-- begin --

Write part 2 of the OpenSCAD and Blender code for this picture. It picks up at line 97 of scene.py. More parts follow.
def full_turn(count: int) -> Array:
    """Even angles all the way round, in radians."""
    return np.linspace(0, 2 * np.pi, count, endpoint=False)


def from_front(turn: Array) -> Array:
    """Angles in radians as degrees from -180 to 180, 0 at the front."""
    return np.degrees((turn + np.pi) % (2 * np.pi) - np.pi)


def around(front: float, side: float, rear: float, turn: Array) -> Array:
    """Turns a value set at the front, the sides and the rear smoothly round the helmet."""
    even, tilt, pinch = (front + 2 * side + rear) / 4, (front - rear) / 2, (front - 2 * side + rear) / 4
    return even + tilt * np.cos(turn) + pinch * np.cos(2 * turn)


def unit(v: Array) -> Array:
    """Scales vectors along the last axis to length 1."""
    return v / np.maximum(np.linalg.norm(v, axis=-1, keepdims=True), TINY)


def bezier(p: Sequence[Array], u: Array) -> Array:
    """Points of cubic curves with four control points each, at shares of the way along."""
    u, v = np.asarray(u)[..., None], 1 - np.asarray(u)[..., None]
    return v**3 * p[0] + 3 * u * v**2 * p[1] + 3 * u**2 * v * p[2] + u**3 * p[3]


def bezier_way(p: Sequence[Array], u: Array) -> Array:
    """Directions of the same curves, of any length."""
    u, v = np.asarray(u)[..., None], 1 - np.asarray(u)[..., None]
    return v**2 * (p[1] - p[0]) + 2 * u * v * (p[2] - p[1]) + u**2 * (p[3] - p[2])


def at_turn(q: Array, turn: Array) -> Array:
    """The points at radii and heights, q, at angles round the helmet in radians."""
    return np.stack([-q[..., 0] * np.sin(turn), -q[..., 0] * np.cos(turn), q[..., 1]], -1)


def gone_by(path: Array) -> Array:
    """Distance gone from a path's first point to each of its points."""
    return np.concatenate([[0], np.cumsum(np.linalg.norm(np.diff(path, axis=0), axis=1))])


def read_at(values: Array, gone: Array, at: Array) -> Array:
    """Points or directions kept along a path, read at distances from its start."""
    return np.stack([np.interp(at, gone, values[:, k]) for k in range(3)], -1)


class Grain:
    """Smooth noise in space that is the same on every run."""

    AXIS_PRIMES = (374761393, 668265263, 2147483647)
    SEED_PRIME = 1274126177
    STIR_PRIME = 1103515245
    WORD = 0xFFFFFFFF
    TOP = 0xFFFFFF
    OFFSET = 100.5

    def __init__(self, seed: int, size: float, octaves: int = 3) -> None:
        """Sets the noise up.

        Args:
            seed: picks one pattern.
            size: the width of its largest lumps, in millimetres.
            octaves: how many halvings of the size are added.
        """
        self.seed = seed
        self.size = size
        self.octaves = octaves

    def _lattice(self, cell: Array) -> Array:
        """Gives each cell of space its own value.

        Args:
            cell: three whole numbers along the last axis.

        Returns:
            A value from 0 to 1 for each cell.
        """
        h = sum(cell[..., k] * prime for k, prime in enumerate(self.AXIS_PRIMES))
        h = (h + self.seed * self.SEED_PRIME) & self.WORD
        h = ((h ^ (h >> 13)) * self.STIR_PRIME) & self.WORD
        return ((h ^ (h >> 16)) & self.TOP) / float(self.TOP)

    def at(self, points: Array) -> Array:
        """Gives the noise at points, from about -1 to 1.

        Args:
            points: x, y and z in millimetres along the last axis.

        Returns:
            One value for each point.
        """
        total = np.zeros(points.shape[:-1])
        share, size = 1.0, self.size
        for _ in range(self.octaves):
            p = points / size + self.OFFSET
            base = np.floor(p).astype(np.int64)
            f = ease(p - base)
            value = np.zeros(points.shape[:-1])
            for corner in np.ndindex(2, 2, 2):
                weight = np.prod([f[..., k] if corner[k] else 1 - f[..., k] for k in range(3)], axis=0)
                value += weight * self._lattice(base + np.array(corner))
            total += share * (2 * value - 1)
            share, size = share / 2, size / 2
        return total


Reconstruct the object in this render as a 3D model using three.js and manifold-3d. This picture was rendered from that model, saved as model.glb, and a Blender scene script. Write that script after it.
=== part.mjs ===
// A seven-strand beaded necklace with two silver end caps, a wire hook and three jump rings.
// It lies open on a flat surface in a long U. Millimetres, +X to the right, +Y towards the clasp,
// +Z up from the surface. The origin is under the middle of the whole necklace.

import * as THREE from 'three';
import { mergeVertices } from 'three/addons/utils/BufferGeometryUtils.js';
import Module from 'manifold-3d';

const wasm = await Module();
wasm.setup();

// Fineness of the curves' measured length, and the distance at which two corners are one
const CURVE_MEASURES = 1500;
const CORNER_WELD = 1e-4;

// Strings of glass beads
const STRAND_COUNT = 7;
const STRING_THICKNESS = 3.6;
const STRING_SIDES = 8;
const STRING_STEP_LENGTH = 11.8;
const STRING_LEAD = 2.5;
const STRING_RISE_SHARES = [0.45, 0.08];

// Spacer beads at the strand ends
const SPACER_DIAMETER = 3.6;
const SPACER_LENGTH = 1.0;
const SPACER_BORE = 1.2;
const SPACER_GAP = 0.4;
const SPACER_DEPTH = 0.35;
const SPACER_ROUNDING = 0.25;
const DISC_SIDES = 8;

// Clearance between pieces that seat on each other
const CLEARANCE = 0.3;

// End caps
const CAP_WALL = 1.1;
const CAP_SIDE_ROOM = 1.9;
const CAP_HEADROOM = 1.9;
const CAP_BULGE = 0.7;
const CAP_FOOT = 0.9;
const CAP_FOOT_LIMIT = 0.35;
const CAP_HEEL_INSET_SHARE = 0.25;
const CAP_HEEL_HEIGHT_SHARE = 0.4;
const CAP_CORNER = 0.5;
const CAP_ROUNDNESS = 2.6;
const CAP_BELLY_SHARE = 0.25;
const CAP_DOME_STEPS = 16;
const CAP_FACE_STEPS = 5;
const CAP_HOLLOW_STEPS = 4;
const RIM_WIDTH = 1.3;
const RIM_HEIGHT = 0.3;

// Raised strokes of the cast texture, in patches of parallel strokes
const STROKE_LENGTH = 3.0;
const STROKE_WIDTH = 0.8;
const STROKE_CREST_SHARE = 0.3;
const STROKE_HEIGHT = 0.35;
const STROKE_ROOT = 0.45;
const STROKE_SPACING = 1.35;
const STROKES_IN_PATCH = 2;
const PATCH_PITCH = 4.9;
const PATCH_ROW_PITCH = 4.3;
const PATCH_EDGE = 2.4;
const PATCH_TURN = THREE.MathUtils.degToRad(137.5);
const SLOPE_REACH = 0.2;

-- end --

Set down exactly the lines that begin the records and continue through the line bearing "return np.linspace(0, 2"; include both ends.

*The reply*:
Write part 2 of the OpenSCAD and Blender code for this picture. It picks up at line 97 of scene.py. More parts follow.
def full_turn(count: int) -> Array:
    """Even angles all the way round, in radians."""
    return np.linspace(0, 2 * np.pi, count, endpoint=False)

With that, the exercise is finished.